Most mountain stages comprise at least three major climbs, sometimes as many as seven, and it is not uncommon for a big-priced rider to go well clear early on. These are usually wiry men who can have the odd big day in the mountains but lack the quality to challenge for overall honours and are therefore left to go about their business.

Very occasionally, they will stay out in front if the race principals play too much of a cat-and-mouse game with each other before the final climb, but more often than not their early prominence is inspired by an attempt to get TV exposure and some king of the mountains points.

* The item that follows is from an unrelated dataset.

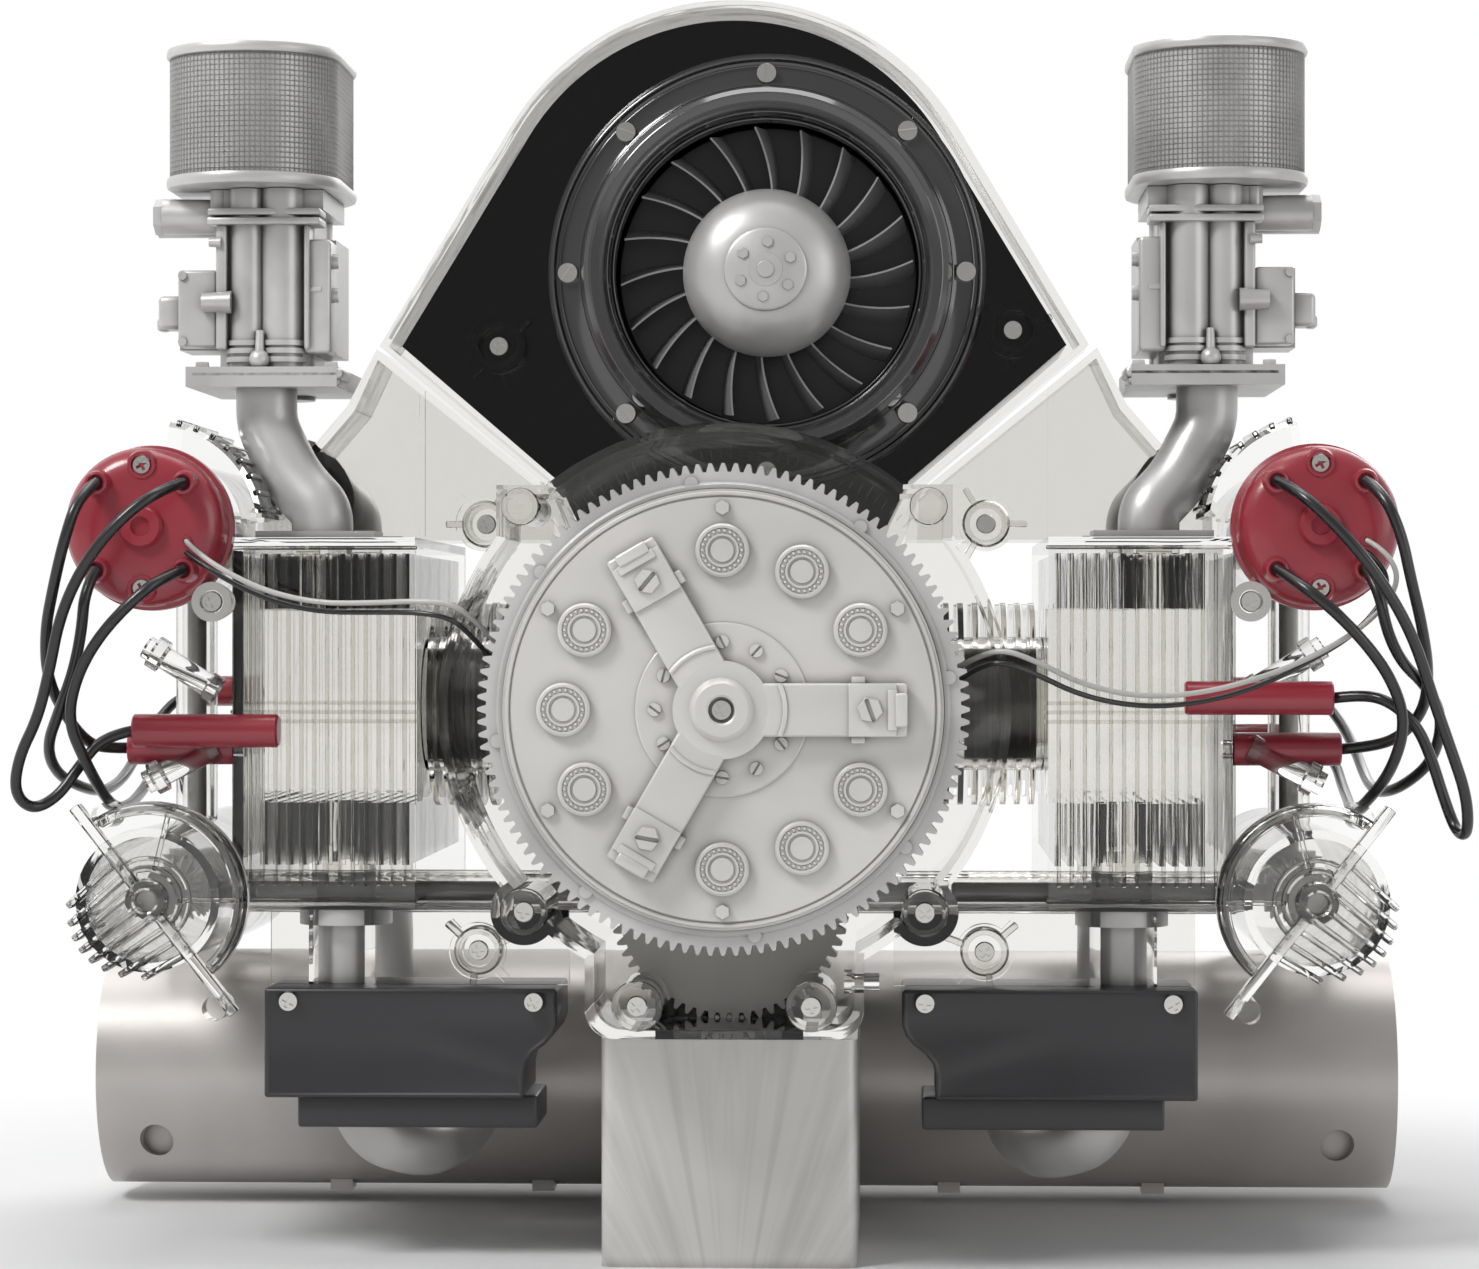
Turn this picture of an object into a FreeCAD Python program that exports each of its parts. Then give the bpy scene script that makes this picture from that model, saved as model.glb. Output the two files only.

TIME TRIALS You can split these into four kinds. The prologue, a short test of less than eight kilometres, always starts the Tour and is a difficult betting puzzle because, even though relatively few riders can win, the margin of success is measured in seconds so the odd misjudged turn can be crucial. The longer, flat time trials are seldom won by anyone other than a market leader, most of whom will be the favourites for outright victory or specialists like Britain's David Millar who you seldom hear about for the rest of the race as this is all they are good at.

Mountain time trials are equally uncompetitive, with fewer than five men likely to triumph. And then we come to the team time trial, an absurd concept as it handicaps certain riders' bid for overall glory just because they belong to a relatively weak outfit that simply cannot keep up with those of the other star names.

An early start is necessary for punters on team time trial day as there is usually plenty of value around, for reasons explained at the start of this chapter.